SET TASK:
Up to and including the line that contains "bend_radius = 60.0", repeat each line of the data exactly, starting from the first.

PROVIDED DATA:
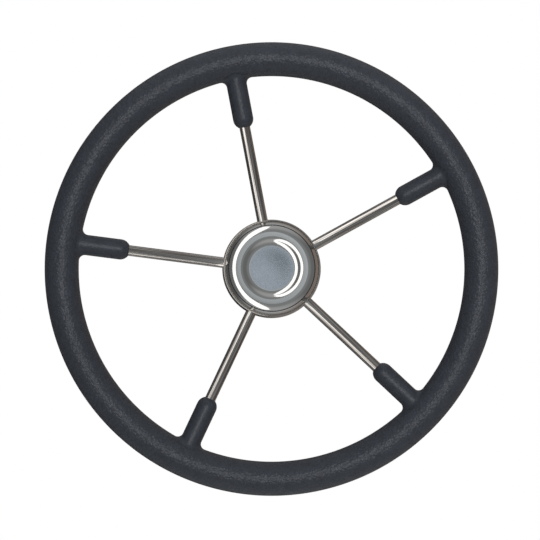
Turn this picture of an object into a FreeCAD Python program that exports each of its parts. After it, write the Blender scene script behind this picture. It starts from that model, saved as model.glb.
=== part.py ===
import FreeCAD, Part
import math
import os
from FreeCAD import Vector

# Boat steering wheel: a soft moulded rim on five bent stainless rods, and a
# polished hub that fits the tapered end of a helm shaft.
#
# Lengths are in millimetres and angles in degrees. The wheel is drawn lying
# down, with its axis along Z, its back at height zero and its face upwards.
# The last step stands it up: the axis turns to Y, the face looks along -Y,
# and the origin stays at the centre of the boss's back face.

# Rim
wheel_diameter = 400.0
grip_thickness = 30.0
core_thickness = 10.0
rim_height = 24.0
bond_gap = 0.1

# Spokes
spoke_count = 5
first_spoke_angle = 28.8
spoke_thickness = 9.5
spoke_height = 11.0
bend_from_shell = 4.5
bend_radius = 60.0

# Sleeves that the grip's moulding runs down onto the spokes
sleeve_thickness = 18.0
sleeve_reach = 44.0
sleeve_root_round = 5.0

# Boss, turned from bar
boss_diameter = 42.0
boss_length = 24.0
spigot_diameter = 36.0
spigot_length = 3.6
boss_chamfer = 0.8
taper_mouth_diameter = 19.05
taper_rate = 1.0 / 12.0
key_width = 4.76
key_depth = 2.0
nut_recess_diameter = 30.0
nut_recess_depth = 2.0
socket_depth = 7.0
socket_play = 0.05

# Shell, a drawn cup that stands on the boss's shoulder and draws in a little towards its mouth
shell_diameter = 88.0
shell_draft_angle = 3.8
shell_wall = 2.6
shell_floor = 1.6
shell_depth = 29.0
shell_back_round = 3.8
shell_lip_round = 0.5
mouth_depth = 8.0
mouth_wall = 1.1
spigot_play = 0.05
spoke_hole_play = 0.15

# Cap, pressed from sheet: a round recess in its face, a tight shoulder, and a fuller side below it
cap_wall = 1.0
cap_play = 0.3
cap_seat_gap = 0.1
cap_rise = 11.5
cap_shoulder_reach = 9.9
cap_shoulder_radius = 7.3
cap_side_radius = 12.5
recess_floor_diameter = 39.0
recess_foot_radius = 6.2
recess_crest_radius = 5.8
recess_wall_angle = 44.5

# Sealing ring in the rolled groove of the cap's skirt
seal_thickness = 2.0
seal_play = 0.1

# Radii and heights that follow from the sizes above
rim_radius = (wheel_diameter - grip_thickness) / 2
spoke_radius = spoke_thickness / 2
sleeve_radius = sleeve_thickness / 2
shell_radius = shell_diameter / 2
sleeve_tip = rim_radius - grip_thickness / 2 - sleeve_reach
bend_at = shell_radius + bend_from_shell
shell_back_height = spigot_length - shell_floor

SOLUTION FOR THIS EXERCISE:
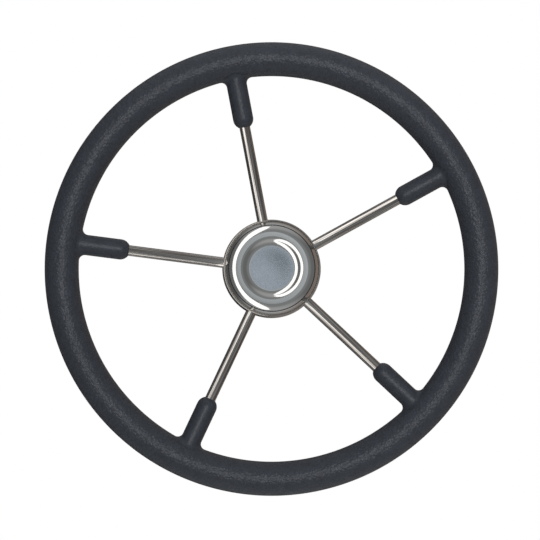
Turn this picture of an object into a FreeCAD Python program that exports each of its parts. After it, write the Blender scene script behind this picture. It starts from that model, saved as model.glb.
=== part.py ===
import FreeCAD, Part
import math
import os
from FreeCAD import Vector

# Boat steering wheel: a soft moulded rim on five bent stainless rods, and a
# polished hub that fits the tapered end of a helm shaft.
#
# Lengths are in millimetres and angles in degrees. The wheel is drawn lying
# down, with its axis along Z, its back at height zero and its face upwards.
# The last step stands it up: the axis turns to Y, the face looks along -Y,
# and the origin stays at the centre of the boss's back face.

# Rim
wheel_diameter = 400.0
grip_thickness = 30.0
core_thickness = 10.0
rim_height = 24.0
bond_gap = 0.1

# Spokes
spoke_count = 5
first_spoke_angle = 28.8
spoke_thickness = 9.5
spoke_height = 11.0
bend_from_shell = 4.5
bend_radius = 60.0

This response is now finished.